Talking to myself with other people’s words
I talked to myself a lot in 2020, but I was mostly using other people’s words. At the start of the year—back when 2020 was just another year—I resolved to memorize a poem each month. And so, each month I’d gradually pen a published piece onto a sheet of yellow legal pad paper, adding one new line per day. And each day I’d carry that emerging poem in my pocket, reviewing it as I walked the dog, or bathed my daughter, or waited for leftovers to heat up in the microwave …
My 2020 yearlong poetry project ended up looking like this:
January: Alfred Lord Tennyson’s “The Eagle”
February: Sir Walter Raleigh’s “What Is Our Life”
March: Langston Hughes’ “American Heartbreak”
April: Emily Dickinson’s “She sights a Bird—she chuckles—“
May: Russell Hoban’s “Old Man Ocean”
June: Maya Angelou’s “Still I Rise”
July: Georgia Roberts Durston’s “The Wolf”
August: Conrad Aiken’s “Haunted Chambers”
September: Karina Borowicz’s “September Tomatoes”
October: Bruce Weigl’s “My Autumn Leaves”
November: Louise Glück’s “Dawn”
December: Katie Condon’s “Getting Through Monday”
And let me tell you—if you’re getting a crown put on your back right molar, or if you’re driving around alone after a heated argument with your wife, or you’re standing in your two-year-old daughter’s room trying to sway her to sleep after an intense toddler meltdown—these poems are wonderful companions to have.
Furthermore, there was something reassuring about carrying around these unfamiliar words until they became something familiar, especially as the year dragged on and morphed into the horror show it became.
Of course, now I can’t imagine not memorizing poetry as part of my daily life. But if 2020 has taught us anything it’s that it’s always more meaningful and fun to do things with family and friends. So for 2021, I’m teaming up (virtually) with poet Katie Condon, whose poem, “Getting Through Monday” concluded my 2020 list. Each month Katie will select a poem for me to memorize and, God willing, I’ll memorize it. But in the process, Katie and I will also discuss the work and post our conversations right here on this blog.
For those unfamiliar with Katie’s poetry—which has appeared in The New Yorker, Tin House and elsewhere—there is something very punk rock about much of her work. So many of her poems are defiant, irreverent and full of energy and aggression. But unlike punk rock, she never plays the same three-chord progression twice. Katie lures readers in with her humor and wit before taking them to unexpected, introspective and often dark places. Religion, sex, death, guilt, beauty, shame, desire, hope and loneliness line the pages of her 2020 debut collection, Praying Naked.
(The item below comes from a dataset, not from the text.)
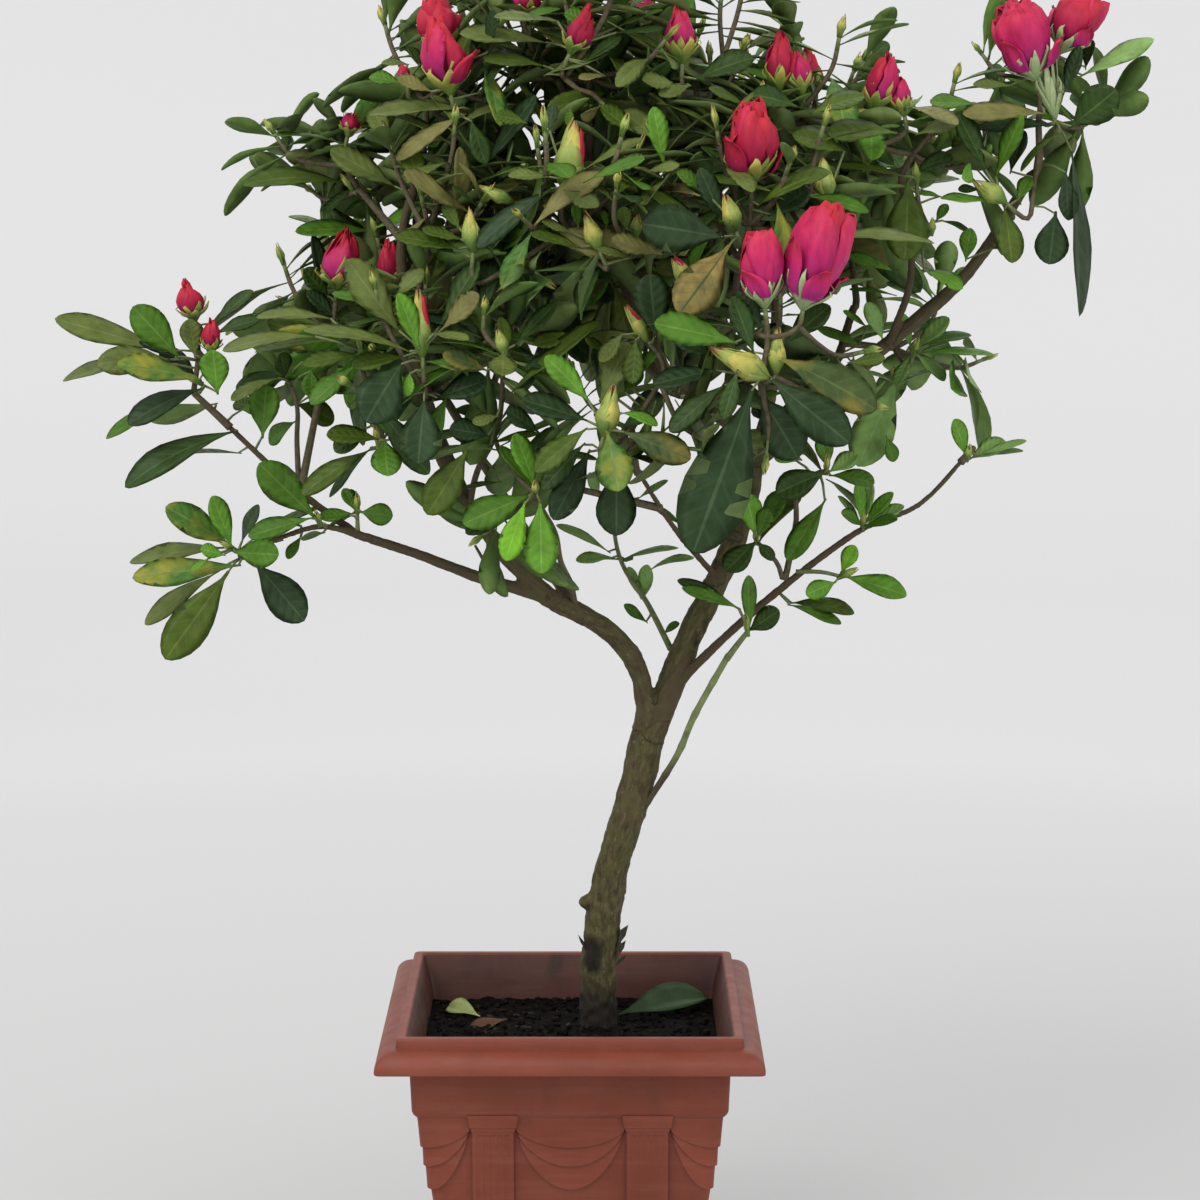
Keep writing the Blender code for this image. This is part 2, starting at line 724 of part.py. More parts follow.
def grow_twigs(mass, barrier, chance):
    """Twigs from the stem to each shoot's tip, each starting on the nearest wood."""
    stem = mass.stem
    forks = [stem.at(stem.length * share) for share in FORKS]
    found = []
    for tip, kind in shoot_tips(mass, chance):
        start = min(forks, key=lambda point: (point - tip).length)
        way = (tip - mass.centre) * OUTWARD + Vector((0, 0, UPWARD)) + (tip - start).normalized() * ONWARD
        way.normalize()
        neck = min(NECK_LENGTH, (tip - start).length * NECK_SHARE)
        twig = Limb("twig", stem, [start, tip - way * neck, tip], *TWIG_RADIUS, bent=False)
        body = tube(twig, twig.lengths, TWIG_SIDES)
        if mass.holds(body[0]) and not blocked(body, [barrier]):
            ends = [] if kind == "leafy" else [head(tip, way, kind, scale) for scale in HEAD_SIZES]
            ends = [end for end in ends if mass.holds(end[0]) and not blocked(end, [barrier])]
            found.append((twig, [body] + ends[:1]))
            forks.append(twig.at(twig.length / 2))
    return found


def grow_leaves(mass, twig, barriers, found, chance):
    """A whorl of leaves: the lower ones spread wide and the upper ones stand up."""
    way = twig.heading(twig.length)
    side = way.orthogonal().normalized()
    over = way.cross(side)
    turn = chance.uniform(0, math.tau)
    for k in range(LEAVES_PER_SHOOT):
        turn += GOLDEN_ANGLE
        share = k / (LEAVES_PER_SHOOT - 1)
        length = chance.uniform(*LEAF_LENGTH) * (1.0 - LEAF_SHRINK * share)
        lift = LEAF_LIFT[0] + (LEAF_LIFT[1] - LEAF_LIFT[0]) * share
        lift = math.radians(lift + chance.uniform(-LEAF_STRAY, LEAF_STRAY))
        seat = twig.at(twig.length - LEAF_SEAT - LEAF_SPACING * (LEAVES_PER_SHOOT - 1 - k))
        for size, change in [(size, change) for size in LEAF_SIZES for change in LEAF_TURNS]:
            angle = turn + math.radians(change)
            away = side * math.cos(angle) + over * math.sin(angle)
            along = away * math.cos(lift) + way * math.sin(lift)
            up = way * math.cos(lift) - away * math.sin(lift)
            blade = leaf(seat - along * LEAF_SUNK, along, up, length * size)
            if mass.holds(blade[0]) and not blocked(blade, barriers):
                if not found or not blocked(blade, [tree_of(found)]):
                    found.append(blade)
                    break


def grow_mass(mass, barrier, chance):
    """The stem, twigs, heads and leaves of one mass, as solids that overlap at their roots."""
    solids = [stem_solid(mass)]
    shoots = grow_twigs(mass, barrier, chance)
    leaves = []
    for twig, parts in shoots:
        wood = parts[1:] + [part for other, more in shoots if other is not twig for part in more]
        barriers = [barrier, tree_of(wood)] if wood else [barrier]
        grow_leaves(mass, twig, barriers, leaves, chance)
        solids += parts
    return solids + leaves


def find_joints(growing):
    """Where each limb parts from the one that carries it."""
    for limb in growing:
        if limb.parent:
            near = [other for other in growing if other.parent is limb.parent and other is not limb]
            limb.joint = joint_length(limb, [limb.parent] + near)


def limb_solids(limb, growing, extra=0.0):
    """A limb with the first stretch of all that grows from its side."""
    if limb.parent:
        stations = spaced(limb.joint + GAP, limb.length, LIMB_STEP)
    else:
        stations = spaced(0.0, limb.length, LIMB_STEP)
        stations.insert(1, FLARE_RING)
    solids = [tube(limb, stations, sides_for(limb.radii[0]), extra)]
    for child in growing:
        if child.parent is limb:
            stations = spaced(0.0, child.joint, STUB_STEP)
            solids.append(tube(child, stations, sides_for(child.radii[0]), extra))
    return solids


def cut_stub(trunk):
    """What is left of a branch that was cut off low on the trunk."""
    points, start_radius, end_radius = CUT_STUB
    stub = Limb("cut_stub", trunk, [Vector(point) for point in points], start_radius, end_radius, bent=False)
    return tube(stub, stub.lengths, sides_for(start_radius))


def stem_solid(mass, extra=0.0):
    stations = spaced(mass.stem.joint + GAP, mass.stem.length, LIMB_STEP)
    return tube(mass.stem, stations, STEM_SIDES, extra)


def build():
    clear_scene()
    build_pot()
    build_soil()
    limbs = {}
    for name, (parent, points, start, end) in LIMBS.items():
        limbs[name] = Limb(name, limbs.get(parent), points, start, end)
    masses = [Mass(name, limbs[spec[0]], *spec[1:]) for name, spec in MASSES.items()]
    for mass in masses:
        mass.share_space(masses)
        mass.add_stem()
    growing = list(limbs.values()) + [mass.stem for mass in masses if not mass.at_tip]
    find_joints(growing)
    for name, limb in limbs.items():
        solids = limb_solids(limb, growing)
        if name == "trunk":
            solids.append(cut_stub(limb))
        fuse(name, solids, "young_bark" if name == "green_shoot" else "bark")
    walls = [wall for limb in limbs.values() for wall in limb_solids(limb, growing, LIMB_CLEAR)]
    for number, mass in enumerate(masses):
        stems = [stem_solid(other, LIMB_CLEAR) for other in masses if other is not mass]
        chance = random.Random(SEED + number)
        fuse("foliage_" + mass.name, grow_mass(mass, tree_of(walls + stems), chance), "foliage")


build()
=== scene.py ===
import math
import random

import bpy
from mathutils import Matrix, Vector, noise
from mathutils.bvhtree import BVHTree
from mathutils.kdtree import KDTree


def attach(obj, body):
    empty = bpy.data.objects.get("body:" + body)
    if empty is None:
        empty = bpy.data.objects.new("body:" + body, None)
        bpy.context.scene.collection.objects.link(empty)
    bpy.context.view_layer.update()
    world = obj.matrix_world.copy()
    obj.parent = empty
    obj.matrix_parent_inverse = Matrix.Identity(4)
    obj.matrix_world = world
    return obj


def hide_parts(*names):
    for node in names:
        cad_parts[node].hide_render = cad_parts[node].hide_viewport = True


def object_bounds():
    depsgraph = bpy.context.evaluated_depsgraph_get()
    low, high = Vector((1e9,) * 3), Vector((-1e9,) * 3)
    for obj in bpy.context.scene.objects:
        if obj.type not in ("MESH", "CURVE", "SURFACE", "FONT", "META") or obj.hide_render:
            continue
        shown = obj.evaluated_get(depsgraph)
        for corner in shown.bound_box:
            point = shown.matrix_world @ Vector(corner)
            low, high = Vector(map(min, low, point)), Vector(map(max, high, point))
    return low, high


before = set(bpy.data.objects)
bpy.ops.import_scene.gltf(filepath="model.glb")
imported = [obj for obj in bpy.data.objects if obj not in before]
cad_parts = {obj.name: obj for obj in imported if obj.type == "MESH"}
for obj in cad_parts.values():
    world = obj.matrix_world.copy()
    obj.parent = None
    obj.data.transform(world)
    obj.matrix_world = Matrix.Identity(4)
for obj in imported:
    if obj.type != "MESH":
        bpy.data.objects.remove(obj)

cad_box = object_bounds()

# Pot shell: one moulding of red-brown plastic. A square foot, four leaning walls and a plain
# band rise to a rim that is rolled outward over a hollow lip, with a collar standing on it.
# Four round drain holes go through the floor.
MM = 0.001
POT_HEIGHT = 150.0
FOOT_HALF = 49.5
WALL_LEAN = 0.1594
WALL = 2.5
FLOOR = 3.0
POT_CORNER = 2.2
BAND_BOTTOM = 111.3
LIP_HEIGHT = 135.7
LIP_HALF = 85.0
THROAT_HALF = 67.7
COLLAR_HALF = 76.0
COLLAR_FOOT = 145.5
MOUTH_HALF = 71.4
ROLL_STEPS = 9
DRAIN_AT = 24.0
DRAIN_RADIUS = 4.0


def wall_half(height):
    """Half width of the outside of the leaning walls."""
    return FOOT_HALF + WALL_LEAN * height


def pot_outline():
    """Half widths and heights up the outside, over the rim and down the inside."""
    outline = [
        (FOOT_HALF + 1.1, 0.0),
        (FOOT_HALF + 1.6, 0.6),
        (wall_half(10.0) + 1.5, 10.0),
        (wall_half(12.0), 12.0),
        (wall_half(BAND_BOTTOM), BAND_BOTTOM),
        (69.0, 113.4),
        (69.6, 114.9),
        (70.7, 140.7),
        (79.0, 138.2),
        (82.8, LIP_HEIGHT),
        (LIP_HALF - 0.3, LIP_HEIGHT),
        (LIP_HALF, LIP_HEIGHT + 0.3),
    ]
    roll_foot = LIP_HEIGHT + 1.4
    for k in range(ROLL_STEPS + 1):
        turn = math.radians(90) * k / ROLL_STEPS
        half = COLLAR_HALF + (LIP_HALF - COLLAR_HALF) * math.cos(turn)
        outline.append((half, roll_foot + (COLLAR_FOOT - roll_foot) * math.sin(turn)))
    return outline + [
        (COLLAR_HALF, POT_HEIGHT - 1.1),
        (COLLAR_HALF - 0.4, POT_HEIGHT - 0.3),
        (COLLAR_HALF - 1.2, POT_HEIGHT),
        (MOUTH_HALF + 0.8, POT_HEIGHT),
        (MOUTH_HALF, POT_HEIGHT - 0.8),
        (THROAT_HALF, LIP_HEIGHT),
        (wall_half(BAND_BOTTOM) - WALL, BAND_BOTTOM),
        (wall_half(FLOOR) - WALL, FLOOR),
    ]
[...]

As a fiction writer, I’m pretty excited in knowing Katie will expose me to poets I’ve likely never read before and—AND!—discuss the works in ways I probably never would have gotten to on my own. (No pressure, Katie.)
If this sounds like your idea of fun, please join us on this 2021 journey. And feel free to grab a legal pad too. Who knows?—perhaps you’ll discover the delights that come with carrying around and reciting other people’s words.